* start *

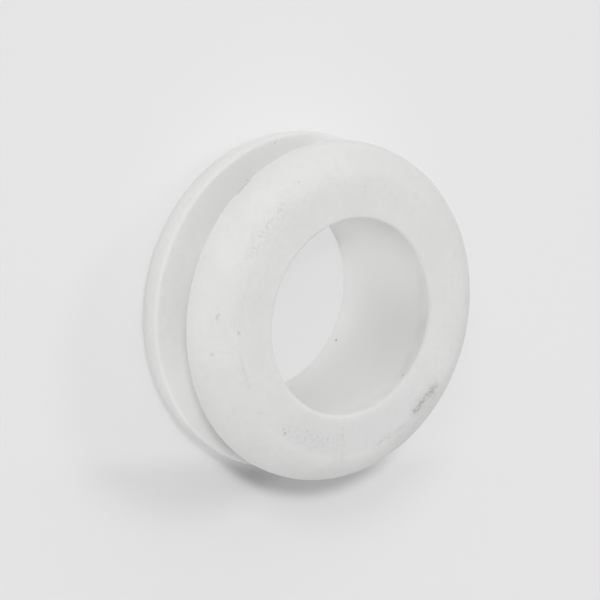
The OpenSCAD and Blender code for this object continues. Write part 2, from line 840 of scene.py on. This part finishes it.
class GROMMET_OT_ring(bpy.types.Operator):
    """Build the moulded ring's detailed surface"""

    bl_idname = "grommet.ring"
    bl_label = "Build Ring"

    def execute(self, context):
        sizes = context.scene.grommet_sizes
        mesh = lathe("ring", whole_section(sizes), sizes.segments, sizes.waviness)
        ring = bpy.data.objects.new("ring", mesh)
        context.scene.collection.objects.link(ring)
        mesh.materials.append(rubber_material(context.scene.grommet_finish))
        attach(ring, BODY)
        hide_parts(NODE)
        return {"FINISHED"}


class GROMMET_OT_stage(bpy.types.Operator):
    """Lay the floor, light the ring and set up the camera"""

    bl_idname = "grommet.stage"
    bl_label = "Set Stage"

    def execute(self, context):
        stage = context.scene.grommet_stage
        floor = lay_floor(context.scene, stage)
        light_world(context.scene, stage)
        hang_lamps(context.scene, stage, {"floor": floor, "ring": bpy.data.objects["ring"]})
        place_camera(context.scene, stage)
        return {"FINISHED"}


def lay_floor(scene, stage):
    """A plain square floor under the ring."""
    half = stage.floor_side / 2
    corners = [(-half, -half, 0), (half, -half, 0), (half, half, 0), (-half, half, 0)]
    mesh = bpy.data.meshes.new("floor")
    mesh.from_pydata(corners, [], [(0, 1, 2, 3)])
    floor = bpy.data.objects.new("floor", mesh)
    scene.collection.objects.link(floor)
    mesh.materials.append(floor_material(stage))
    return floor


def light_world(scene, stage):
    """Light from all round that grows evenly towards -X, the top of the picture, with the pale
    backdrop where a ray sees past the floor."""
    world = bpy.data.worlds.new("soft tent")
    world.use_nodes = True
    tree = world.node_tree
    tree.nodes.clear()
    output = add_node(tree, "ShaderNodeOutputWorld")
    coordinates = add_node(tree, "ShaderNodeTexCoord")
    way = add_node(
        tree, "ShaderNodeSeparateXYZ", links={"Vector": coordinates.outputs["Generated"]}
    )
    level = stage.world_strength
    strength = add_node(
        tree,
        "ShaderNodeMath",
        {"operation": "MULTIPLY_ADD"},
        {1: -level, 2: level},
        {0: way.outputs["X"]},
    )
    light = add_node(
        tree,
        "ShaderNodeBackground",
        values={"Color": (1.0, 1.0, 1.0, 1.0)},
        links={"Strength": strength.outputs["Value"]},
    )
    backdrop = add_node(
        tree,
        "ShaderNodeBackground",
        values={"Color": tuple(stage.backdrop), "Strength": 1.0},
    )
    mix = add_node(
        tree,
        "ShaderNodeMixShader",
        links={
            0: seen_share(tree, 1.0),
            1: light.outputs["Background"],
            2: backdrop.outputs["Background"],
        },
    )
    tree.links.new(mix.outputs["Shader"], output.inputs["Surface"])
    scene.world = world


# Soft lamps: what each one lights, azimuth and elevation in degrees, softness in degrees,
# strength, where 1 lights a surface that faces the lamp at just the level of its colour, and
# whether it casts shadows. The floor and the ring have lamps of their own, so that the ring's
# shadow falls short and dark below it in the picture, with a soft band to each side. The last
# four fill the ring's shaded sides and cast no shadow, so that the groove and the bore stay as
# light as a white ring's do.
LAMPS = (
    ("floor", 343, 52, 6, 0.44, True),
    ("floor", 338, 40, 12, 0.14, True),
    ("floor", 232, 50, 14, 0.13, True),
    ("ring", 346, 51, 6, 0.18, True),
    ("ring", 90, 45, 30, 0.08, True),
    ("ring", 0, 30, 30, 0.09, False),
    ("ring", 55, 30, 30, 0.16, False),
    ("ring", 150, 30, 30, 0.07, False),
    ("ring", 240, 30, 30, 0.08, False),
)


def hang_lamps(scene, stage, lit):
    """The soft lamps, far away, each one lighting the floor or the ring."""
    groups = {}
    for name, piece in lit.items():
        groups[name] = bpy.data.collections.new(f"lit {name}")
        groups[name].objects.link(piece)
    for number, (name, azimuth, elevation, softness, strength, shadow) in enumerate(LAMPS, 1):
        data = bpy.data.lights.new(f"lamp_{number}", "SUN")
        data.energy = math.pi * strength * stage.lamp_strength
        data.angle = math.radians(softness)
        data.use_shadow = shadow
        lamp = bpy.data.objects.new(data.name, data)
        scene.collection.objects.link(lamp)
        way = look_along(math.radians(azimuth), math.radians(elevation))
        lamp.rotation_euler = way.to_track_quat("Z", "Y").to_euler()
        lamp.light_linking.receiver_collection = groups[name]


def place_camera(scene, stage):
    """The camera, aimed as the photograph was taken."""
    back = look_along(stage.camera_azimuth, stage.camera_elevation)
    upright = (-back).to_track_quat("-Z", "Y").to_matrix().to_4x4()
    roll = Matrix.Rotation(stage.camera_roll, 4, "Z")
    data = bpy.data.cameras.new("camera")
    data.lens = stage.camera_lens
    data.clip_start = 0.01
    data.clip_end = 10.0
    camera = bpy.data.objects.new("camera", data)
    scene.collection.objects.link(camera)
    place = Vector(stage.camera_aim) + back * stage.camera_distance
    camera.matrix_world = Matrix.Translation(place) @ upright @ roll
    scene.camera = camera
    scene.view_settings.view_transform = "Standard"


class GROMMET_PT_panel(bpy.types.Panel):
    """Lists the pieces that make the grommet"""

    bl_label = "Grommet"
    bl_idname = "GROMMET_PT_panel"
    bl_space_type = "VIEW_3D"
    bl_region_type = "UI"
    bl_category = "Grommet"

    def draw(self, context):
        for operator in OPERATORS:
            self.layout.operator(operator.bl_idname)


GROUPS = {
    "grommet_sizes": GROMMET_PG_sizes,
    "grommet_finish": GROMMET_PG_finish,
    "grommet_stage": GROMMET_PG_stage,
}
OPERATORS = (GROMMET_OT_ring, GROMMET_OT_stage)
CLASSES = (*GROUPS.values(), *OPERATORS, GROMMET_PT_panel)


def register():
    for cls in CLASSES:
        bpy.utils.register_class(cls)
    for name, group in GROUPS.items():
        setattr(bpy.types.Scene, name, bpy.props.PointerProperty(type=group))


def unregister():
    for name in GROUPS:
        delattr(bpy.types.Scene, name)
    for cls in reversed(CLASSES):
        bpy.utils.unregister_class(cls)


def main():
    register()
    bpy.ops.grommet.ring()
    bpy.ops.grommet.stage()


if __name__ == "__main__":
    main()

* end *
* start *

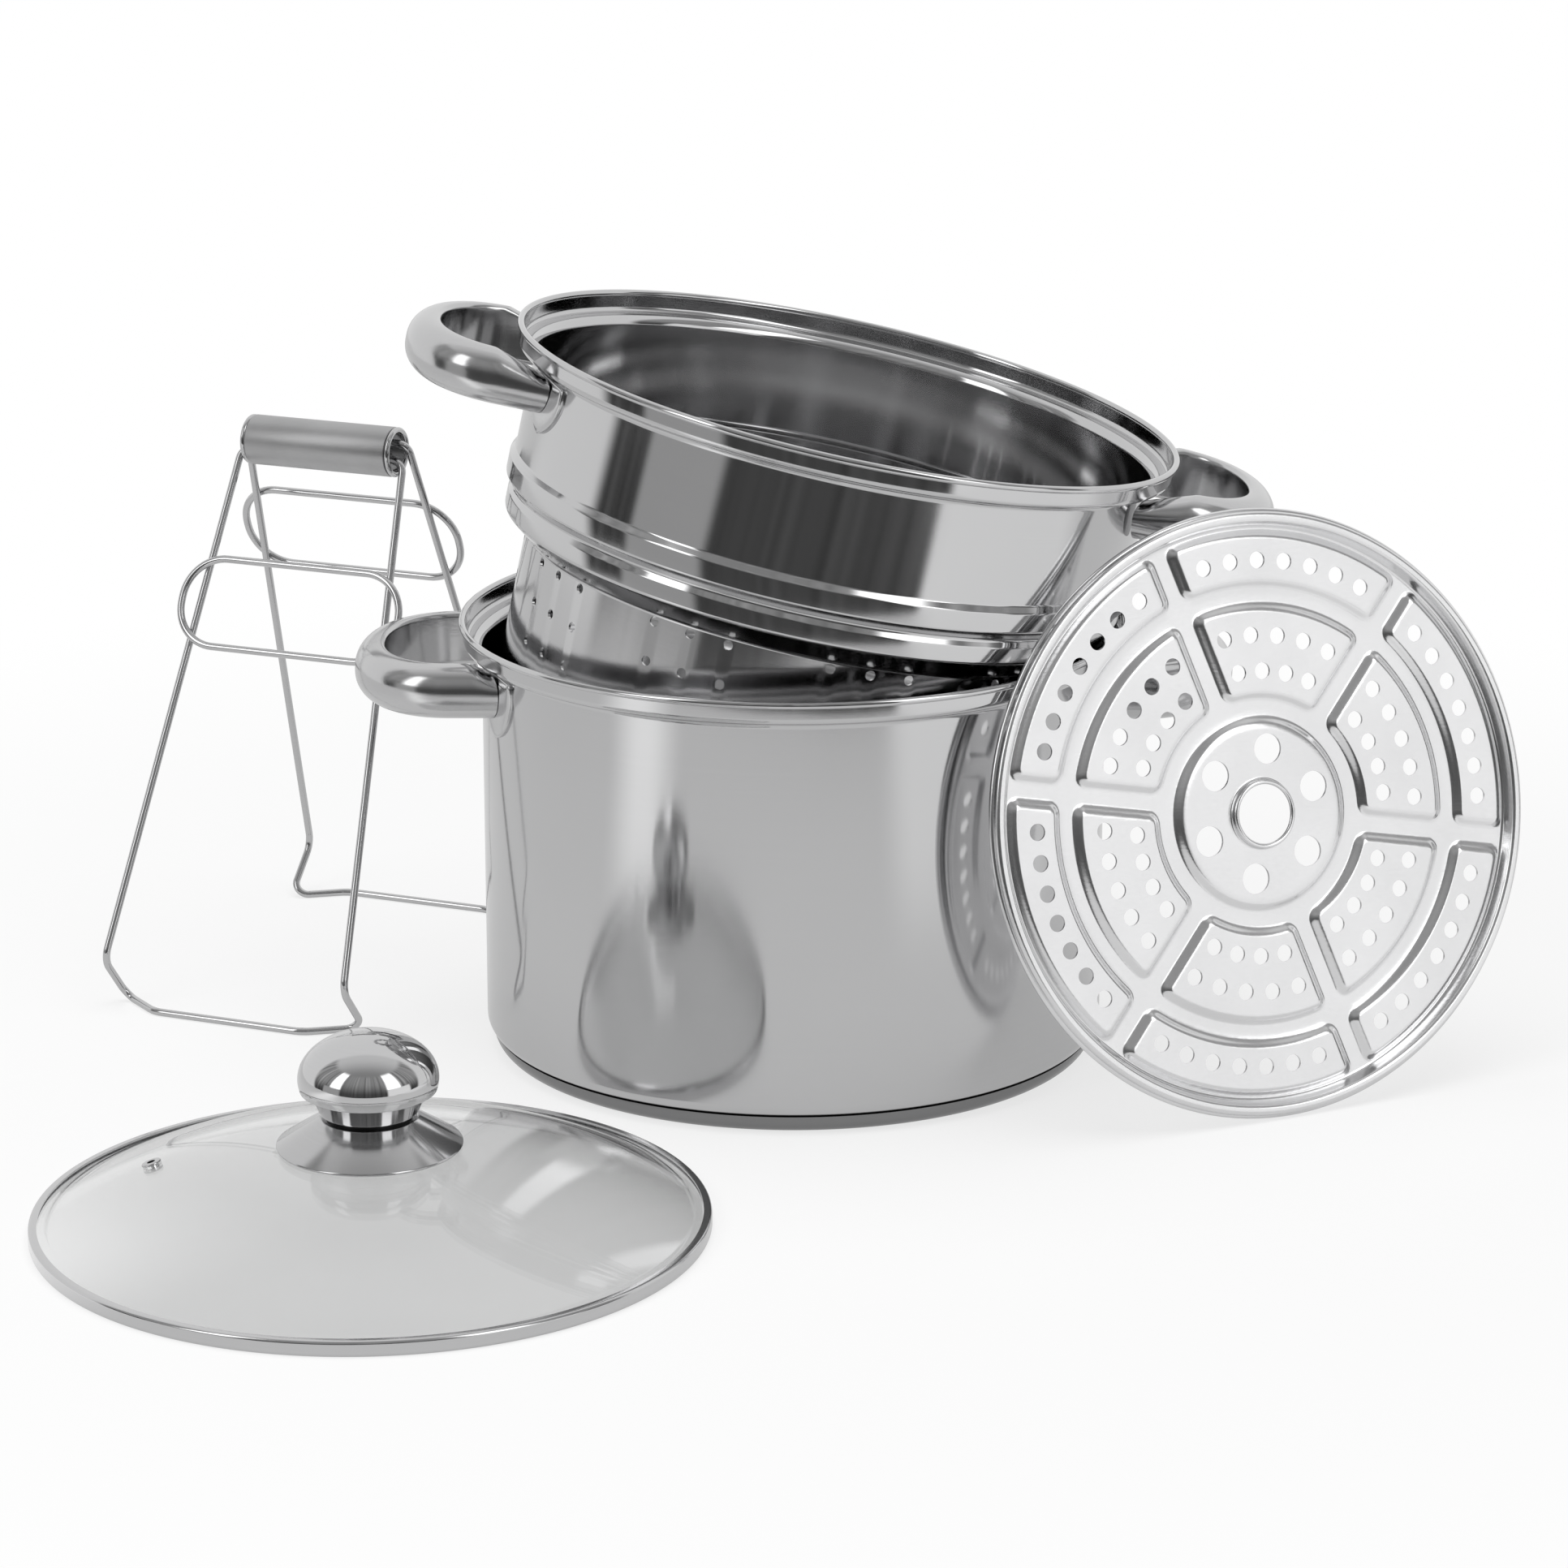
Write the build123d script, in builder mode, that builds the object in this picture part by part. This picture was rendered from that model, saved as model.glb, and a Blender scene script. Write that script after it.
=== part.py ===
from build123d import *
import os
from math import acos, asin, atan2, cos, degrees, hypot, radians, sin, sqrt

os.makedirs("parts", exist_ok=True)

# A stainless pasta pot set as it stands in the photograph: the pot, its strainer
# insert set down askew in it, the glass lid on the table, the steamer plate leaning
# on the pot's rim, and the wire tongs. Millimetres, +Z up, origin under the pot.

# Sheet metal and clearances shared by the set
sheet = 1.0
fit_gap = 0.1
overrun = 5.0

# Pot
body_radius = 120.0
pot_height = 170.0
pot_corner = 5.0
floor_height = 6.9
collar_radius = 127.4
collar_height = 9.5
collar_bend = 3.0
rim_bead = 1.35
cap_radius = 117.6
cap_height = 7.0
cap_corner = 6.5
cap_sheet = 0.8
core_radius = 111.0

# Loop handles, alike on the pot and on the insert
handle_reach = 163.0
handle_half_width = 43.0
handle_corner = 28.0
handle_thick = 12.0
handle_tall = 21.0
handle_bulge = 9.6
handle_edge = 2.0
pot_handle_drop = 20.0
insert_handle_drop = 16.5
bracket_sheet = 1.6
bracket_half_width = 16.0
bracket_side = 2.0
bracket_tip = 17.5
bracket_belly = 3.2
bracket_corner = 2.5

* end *
* start *

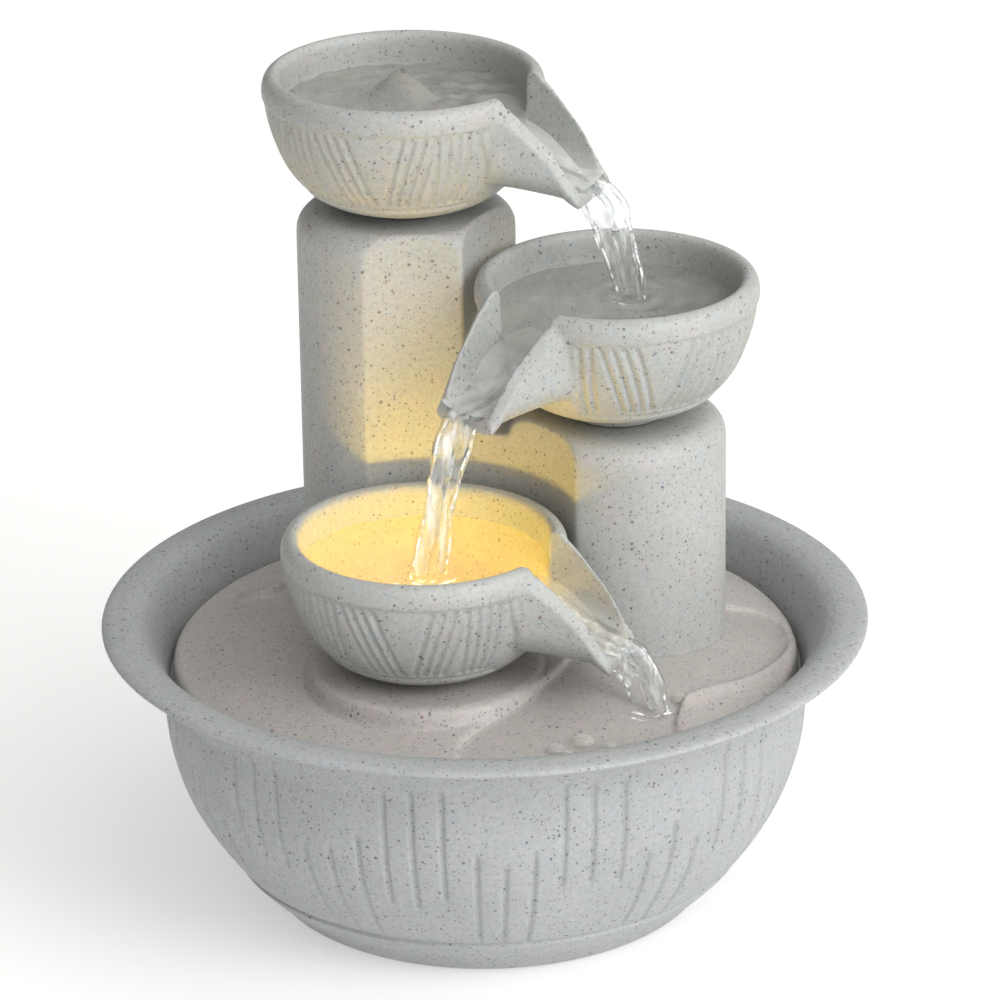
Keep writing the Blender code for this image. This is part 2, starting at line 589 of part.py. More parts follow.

* end *

- [SHORT EXERCISE]: Quote the lines that begin at the line containing "The OpenSCAD and" and end at the line containing "return floor", keeping both of those lines.

- [COMPLETED TASK]:
The OpenSCAD and Blender code for this object continues. Write part 2, from line 840 of scene.py on. This part finishes it.
class GROMMET_OT_ring(bpy.types.Operator):
    """Build the moulded ring's detailed surface"""

    bl_idname = "grommet.ring"
    bl_label = "Build Ring"

    def execute(self, context):
        sizes = context.scene.grommet_sizes
        mesh = lathe("ring", whole_section(sizes), sizes.segments, sizes.waviness)
        ring = bpy.data.objects.new("ring", mesh)
        context.scene.collection.objects.link(ring)
        mesh.materials.append(rubber_material(context.scene.grommet_finish))
        attach(ring, BODY)
        hide_parts(NODE)
        return {"FINISHED"}


class GROMMET_OT_stage(bpy.types.Operator):
    """Lay the floor, light the ring and set up the camera"""

    bl_idname = "grommet.stage"
    bl_label = "Set Stage"

    def execute(self, context):
        stage = context.scene.grommet_stage
        floor = lay_floor(context.scene, stage)
        light_world(context.scene, stage)
        hang_lamps(context.scene, stage, {"floor": floor, "ring": bpy.data.objects["ring"]})
        place_camera(context.scene, stage)
        return {"FINISHED"}


def lay_floor(scene, stage):
    """A plain square floor under the ring."""
    half = stage.floor_side / 2
    corners = [(-half, -half, 0), (half, -half, 0), (half, half, 0), (-half, half, 0)]
    mesh = bpy.data.meshes.new("floor")
    mesh.from_pydata(corners, [], [(0, 1, 2, 3)])
    floor = bpy.data.objects.new("floor", mesh)
    scene.collection.objects.link(floor)
    mesh.materials.append(floor_material(stage))
    return floor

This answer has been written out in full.